“When Jennifer Reid opened her credit-card statement in April, she discovered how expensive it was to make full use of her credit,” writes Mitchell Pacelle in today’s Wall Street Journal.

“The 42-year-old X-ray technologist had run through $10,000 of her $12,000 credit line on an MBNA Corp. card. In April, her annual interest rate abruptly jumped to 24.98%, up from 19.98% the prior month and far above the initial single-digit rate.”

” ‘I don’t understand,’ she recalls telling an MBNA customer-service representative on the phone, complaining that she hadn’t been late with a single payment. The representative agreed but pointed out that she had run up more than $5,000 of debt on two other cards. Also, she was making only slightly more than the minimum suggested monthly payments on her MBNA card. He said the company now saw her as a credit risk and feared it would take her forever to pay off her debts. ‘Isn’t that what you want consumers to do?’ she snapped back.”

“That’s a question more financially strapped bank customers are asking these days. For consumers who pay off their credit-card balances each month, shop aggressively for interest rates as low as 0%, and take advantage of generous credit-card rewards programs, consumer credit has never been cheaper. But for others like Ms. Reid, who went into debt so she could move to a better job in Florida from South Carolina, the trend is in the other direction.”

“Card users, consumer advocates and some industry experts complain that banks are attempting to squeeze more and more revenue from consumers struggling to make ends meet. Instead of cutting these people off as bad credit risks, banks are letting them spend — and then hitting them with larger and larger penalties for running up their credit, going over their credit limits, paying late and getting cash advances from their credit cards. The fees are also piling up for bounced checks and overdrawn accounts.”
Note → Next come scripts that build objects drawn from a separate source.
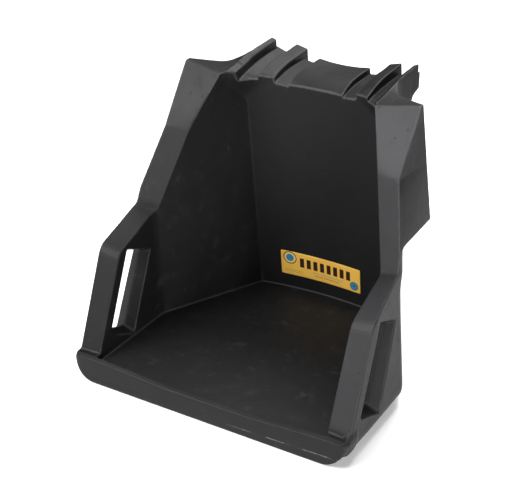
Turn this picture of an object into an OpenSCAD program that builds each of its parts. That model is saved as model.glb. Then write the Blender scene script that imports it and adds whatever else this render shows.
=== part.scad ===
// Dispensing shelf of a spill containment rack: one hollow plastic moulding with a basin that is
// open at the front and top, a carrying slot in each side wall and a ribbed drum cradle at the top
// rear. The moulding is divided along its own lines into hollow regions that meet face to face.
// +Z is up, the open front faces -Y, and the origin is under the middle of the footprint.

/* [Overall] */
// Width across the front sill
overall_w = 512; // [490:1:530]
// Depth from the sill's front to the cradle's rear edge
overall_d = 476; // [470:1:490]
// Thickness of the moulded skin
skin = 5; // [3:0.5:7]

/* [Basin] */
// Height of the basin floor
floor_z = 34; // [28:1:38]
// Height of the front sill
sill_h = 46; // [42:1:52]
// Depth of the front sill
sill_d = 23; // [18:1:28]
// Corner radius of the sill, seen from above
sill_corner_r = 20; // [15:1:35]
// Radius of the back wall's shallow curve
back_r = 620; // [500:10:1200]
// Distance of the back wall from the front, at floor height
back_foot_y = 410; // [400:1:414]
// Distance that the back wall leans forward over its height
back_lean = 52; // [30:1:60]

/* [Side walls] */
// Outer width across the side walls
body_w = 500; // [480:1:504]
// Thickness of the side walls
wall_t = 37; // [32:1:40]
// Height of the lower bend of the rim
low_bend_z = 206; // [200:1:212]
// Height of the kink, where the rim turns steep again
kink_z = 246; // [240:1:252]
// Underside of the rear boxes
box_z = 282; // [270:1:300]
// Height of the upper bend of the rim
high_bend_z = 380; // [370:1:390]
// Underside of the cradle head
deck_z = 425; // [420:1:428]
// Height of the flat shoulders
shoulder_z = 470; // [466:1:476]

/* [Carrying slots] */
// Length of the slot at the wall's faces
slot_len = 150; // [120:1:152]
// Width of the slot at the wall's faces
slot_w = 70; // [40:1:72]
// Depth of the grip bar in front of the slot
grip_d = 23; // [20:1:28]
// Taper of each slot face from the wall's surface to mid thickness
slot_taper = 8; // [2:1:10]

/* [Cradle] */
// Half width of the middle pad
pad_half = 49; // [45:1:52]
// Outer edge of the inner channel
inner_channel_x = 77; // [74:1:80]
// Outer edge of the inner rib
inner_rib_x = 99; // [96:1:103]
// Outer edge of the outer channel
outer_channel_x = 130; // [126:1:132]
// Outer side of the cradle head
head_x = 139; // [137:1:141]

/* [Label and plug] */
// Width of the label
label_w = 160; // [120:20:200]
// Height of the label
label_h = 50; // [40:1:60]
// Height of the label's lower edge
label_z = 62; // [50:1:90]
// Thickness of the label
label_t = 0.8; // [0.4:0.1:1.5]
// Radius of the vent plug's shank
plug_r = 8; // [6:0.5:10]

/* [Hidden] */
$fn = 64;

black = [0.13, 0.13, 0.14];
half_w = body_w / 2;
inner_x = half_w - wall_t;
rear_y = 436;          // rear face of the body, measured from the sill's front
head_rear_y = overall_d - 12;   // the inner ribs stand out behind the rest of the head

// Rim of the side wall: places of its outer and inner edge at each height.
rim_out_x = [[sill_h, half_w], [low_bend_z, half_w], [kink_z, half_w - 3],
             [high_bend_z, half_w - 36], [shoulder_z, half_w - 35.5]];
rim_in_x = [[sill_h, inner_x], [low_bend_z, inner_x], [kink_z, inner_x - 1],
            [high_bend_z, inner_x - 38], [shoulder_z, head_x + 1]];
rim_y = [[sill_h, sill_d], [low_bend_z, 90], [kink_z, 187], [high_bend_z, 238], [shoulder_z, 295]];
function rim_out(z) = [lookup(z, rim_out_x), lookup(z, rim_y)];
function rim_in(z) = [lookup(z, rim_in_x), lookup(z, rim_y)];

// Bend of the side wall below the kink, where the rear part turns in.
function bend_y(z) = 204 - 17 * (z - floor_z) / (kink_z - floor_z);

// Back wall: leans forward going up and follows a shallow arc.
function back_y(x, z) =
    back_foot_y - back_lean * (z - floor_z) / (shoulder_z - floor_z) - x * x / (2 * back_r);
function corner_x(z) = 122 + 4 * (z - floor_z) / (shoulder_z - floor_z);
function corner(z) = [corner_x(z), back_y(corner_x(z), z)];
// Planes that part the back wall's middle from its outer panels, and those from the side walls.
panel_x = 40;
split_x = 119;

// Rear corner of the box and of the lower wall.
function box_corner(z) = [233 - 19 * (z - box_z) / 190, 322 - 11 * (z - box_z) / 190];
function box_inset(z) = [178 - 20 * (z - box_z) / 190, 340 - (z - box_z) / 190];
function box_neck(z) = [135 + 4 * min(1, (z - box_z) / (deck_z - box_z)),
                        433 - 54 * (z - box_z) / (shoulder_z - box_z)];
wall_rear = [245, 217];
wall_rear_lean = 23;
rear_corner_x = 134;

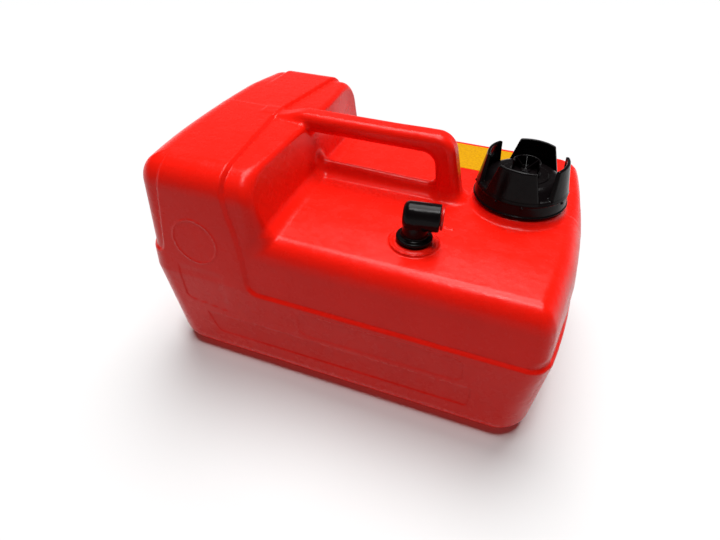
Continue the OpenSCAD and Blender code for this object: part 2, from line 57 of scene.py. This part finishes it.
class Nodes:
    """A node material in a few calls."""

    def __init__(self, name):
        self.mat = bpy.data.materials.new(name)
        self.mat.use_nodes = True
        self.tree = self.mat.node_tree
        self.bsdf = self.tree.nodes["Principled BSDF"]
        self.out = self.tree.nodes["Material Output"]

    def add(self, kind, **settings):
        node = self.tree.nodes.new(kind)
        for key, value in settings.items():
            if key in node.inputs:
                node.inputs[key].default_value = value
            else:
                setattr(node, key, value)
        return node

    def link(self, a, b):
        self.tree.links.new(a, b)

    def noise(self, scale, detail=3.0, rough=0.5, stretch=None):
        coord = self.add("ShaderNodeTexCoord")
        tex = self.add("ShaderNodeTexNoise", Scale=scale, Detail=detail, Roughness=rough)
        if stretch:
            mapping = self.add("ShaderNodeMapping")
            mapping.inputs["Scale"].default_value = stretch
            self.link(coord.outputs["Object"], mapping.inputs["Vector"])
            self.link(mapping.outputs["Vector"], tex.inputs["Vector"])
        else:
            self.link(coord.outputs["Object"], tex.inputs["Vector"])
        return tex.outputs["Fac"]

    def ramp(self, value, stops):
        """stops: (position, colour) pairs; a number stands for a grey."""
        node = self.add("ShaderNodeValToRGB")
        elements = node.color_ramp.elements
        while len(elements) < len(stops):
            elements.new(0.5)
        for element, (place, colour) in zip(elements, stops):
            element.position = place
            is_grey = not hasattr(colour, "__len__")
            element.color = (colour,) * 3 + (1,) if is_grey else (*colour, 1)
        self.link(value, node.inputs["Fac"])
        return node.outputs["Color"]

    def bump(self, *layers):
        """layers: (height output, distance in metres) pairs, stacked."""
        normal = None
        for height, distance in layers:
            node = self.add("ShaderNodeBump", Strength=1.0, Distance=distance)
            self.link(height, node.inputs["Height"])
            if normal is not None:
                self.link(normal, node.inputs["Normal"])
            normal = node.outputs["Normal"]
        self.link(normal, self.bsdf.inputs["Normal"])


def srgb(r, g, b):
    """Linear colour of a screen colour given as 0 to 255."""
    return tuple(((c / 255 + 0.055) / 1.055) ** 2.4 if c > 10 else c / 255 / 12.92
                 for c in (r, g, b))


def mix(a, b, t):
    """Colour t of the way from a to b."""
    return tuple(x + (y - x) * t for x, y in zip(a, b))


def plastic(name, colour, vary, rough, grain, grain_scale, sss=0.0, shine=0.5):
    """Moulded plastic: a slow drift of colour, an uneven sheen and a fine skin.

    vary darkens the drift, grain is the skin's depth in metres, sss lets light
    into the surface and shine is the level of its mirror reflection.
    """
    m = Nodes(name)
    drift = m.noise(22, 4)
    tint = m.ramp(drift, [(0.3, mix(colour, (0, 0, 0), vary)), (0.72, colour)])
    m.link(tint, m.bsdf.inputs["Base Color"])
    sheen = m.ramp(m.noise(60, 5, 0.6), [(0.3, rough - 0.05), (0.7, rough + 0.06)])
    m.link(sheen, m.bsdf.inputs["Roughness"])
    m.bump((m.noise(grain_scale, 3, 0.6), grain), (m.noise(grain_scale / 9, 3), grain * 4))
    if sss:
        m.bsdf.inputs["Subsurface Weight"].default_value = sss
        m.bsdf.inputs["Subsurface Radius"].default_value = (1.0, 0.15, 0.08)
        m.bsdf.inputs["Subsurface Scale"].default_value = 0.004
    m.bsdf.inputs["IOR"].default_value = 1.5
    m.bsdf.inputs["Specular IOR Level"].default_value = shine
    return m.mat


def metal(name, colour, rough, stretch):
    """Drawn or turned metal, with fine lines across the axis of the largest stretch."""
    m = Nodes(name)
    lines = m.noise(900, 3, 0.5, stretch)
    m.link(m.ramp(lines, [(0.3, mix(colour, (0, 0, 0), 0.18)), (0.7, colour)]),
           m.bsdf.inputs["Base Color"])
    m.link(m.ramp(lines, [(0.3, rough - 0.06), (0.7, rough + 0.08)]), m.bsdf.inputs["Roughness"])
    m.bsdf.inputs["Metallic"].default_value = 1.0
    m.bump((lines, 0.00002))
    return m.mat


RED = plastic("red_hdpe", srgb(238, 25, 12), 0.06, 0.26, 0.00006, 1500, shine=0.15)
RED_PLUG = plastic("red_plug", srgb(190, 18, 12), 0.08, 0.3, 0.00004, 1800, shine=0.4)
BLACK = plastic("black_plastic", srgb(14, 10, 11), 0.25, 0.19, 0.00005, 1400, shine=0.09)
NATURAL = plastic("natural_plastic", srgb(178, 175, 160), 0.05, 0.42, 0.00004, 1500, sss=0.2)
RUBBER = plastic("rubber", srgb(38, 38, 41), 0.25, 0.62, 0.00008, 1200)
STEEL = metal("spring_steel", (0.62, 0.63, 0.65), 0.28, (1, 1, 6))
BRASS = metal("brass", (0.72, 0.5, 0.2), 0.3, (6, 1, 1))


def label_film():
    """Plain printed film: an even yellow with a faint weave and a dull sheen."""
    m = Nodes("yellow_film")
    speck = m.noise(420, 4, 0.7)
    m.link(m.ramp(speck, [(0.35, srgb(182, 126, 4)), (0.6, srgb(204, 150, 5))]),
           m.bsdf.inputs["Base Color"])
    m.link(m.ramp(m.noise(70, 4), [(0.3, 0.3), (0.7, 0.42)]), m.bsdf.inputs["Roughness"])
    m.bump((m.noise(900, 2), 0.00003))
    m.bsdf.inputs["Specular IOR Level"].default_value = 0.05
    return m.mat


YELLOW = label_film()
BY_SLOT = {"red_hdpe": RED, "red_plug": RED_PLUG, "black_plastic": BLACK,
           "natural_plastic": NATURAL, "rubber": RUBBER, "spring_steel": STEEL,
           "brass": BRASS, "yellow_film": YELLOW}
SLOT_OF = {s["node"]: s["material_slot"] for s in frame["record"]["subparts"]}
BODY_OF = {n: b for b, ns in frame["record"]["behaviour"]["bodies"].items() for n in ns}


def dress(obj, node, material=None):
    """Puts a new piece in the place of a CAD node."""
    obj.data.materials.clear()
    obj.data.materials.append(material or BY_SLOT[SLOT_OF[node]])
    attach(obj, BODY_OF[node])
    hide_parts(node)
    return obj


def new_object(name, mesh):
    obj = bpy.data.objects.new(name, mesh)
    bpy.context.scene.collection.objects.link(obj)
    return obj


# ---------------------------------------------------------------- tank

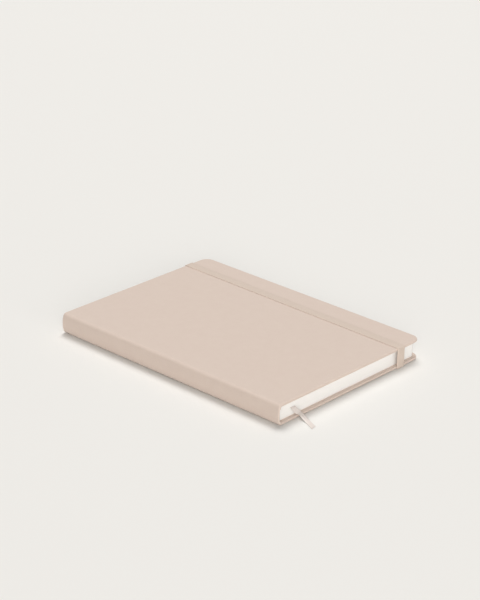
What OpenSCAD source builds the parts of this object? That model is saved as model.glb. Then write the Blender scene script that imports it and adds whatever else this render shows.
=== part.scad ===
// Hardcover notebook with a soft-touch cover, an elastic closure and a ribbon marker.
// It lies closed on its back cover: X runs from spine to fore edge, Y from tail to head, Z up.
// The origin is under the middle of the closed book, on the surface that it lies on.

/* [Pages] */
// Width of a page, spine fold to fore edge
page_w = 149; // [100:1:210]
// Height of a page, tail to head
page_h = 210; // [140:1:297]
// Thickness of the sewn block, both flyleaves included
block_t = 11.3; // [10:0.1:20]
// Thickness of the endpaper sheet
leaf_t = 0.2; // [0.1:0.05:0.3]
// Number of folded sections that the block is sewn from
section_count = 12; // [8:1:16]
// How far the folds of the sections stand out at the spine
fold_depth = 0.3; // [0.2:0.05:0.4]
// Radius of the rounded page corners at the fore edge
page_corner_r = 4.4; // [2:0.2:10]

/* [Covers] */
// How far the covers stand out beyond the pages at head, tail and fore edge
square_w = 3; // [2:0.25:5]
// Thickness of the greyboard
board_t = 1.7; // [1.5:0.1:2.5]
// Thickness of the soft cover sheet
wrap_t = 0.4; // [0.3:0.05:0.5]
// Radius of the rounded cover corners at the fore edge
corner_r = 7.2; // [4:0.2:14]
// Rounding along the edges of the covers
edge_r = 0.9; // [0.7:0.05:1]
// Width of the cover sheet that is turned in over the boards
turn_in = 15; // [14:0.5:20]

/* [Spine] */
// From the plane of the spine's corners to the folds of the pages
spine_gap = 2.2; // [2:0.1:4]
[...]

” ‘People think they are being swindled,’ says industry consultant Duncan MacDonald, formerly a lawyer for the credit-card division of Citigroup Inc. Penalty fees aren’t new, but they are becoming more important to the industry’s bottom line and are being borne by the people who can least afford to pay them, he contends.”

“Cardweb.com, a consulting group that tracks the card industry, says credit-card fees, including those from retailers, rose to 33.4% of total credit-card revenue in 2003. That was up from 27.9% in 2000 and just 16.1% in 1996. The average monthly late fee hit $32.01 in May, up from $30.29 a year earlier and $13.30 in May 1996, the company said. In 2003, the credit-card industry reaped $11.7 billion from penalty fees, up 9% from $10.7 billion a year earlier, according to Robert Hammer, an industry consultant.”

” ‘As competitive pressure builds on the front-end pricing, it has pushed a lot of the profit streams to the back end of the card — to these fees,’ says Robert McKinley, chief executive of CardWeb .com. Over the past two years, he said, ‘it’s become much more aggressive.’ At industry conferences, he notes, talk often turns to ‘what the market will bear.’ “

“Banks say that penalties and fees are a necessary component of new models for pricing financial services. Gone are the days when banks collected hefty annual fees on all credit cards and charged fat interest rates to all customers. Now, the banks say, they must rely on risk-based pricing models under which customers with the shakiest finances pay higher rates and more fees.”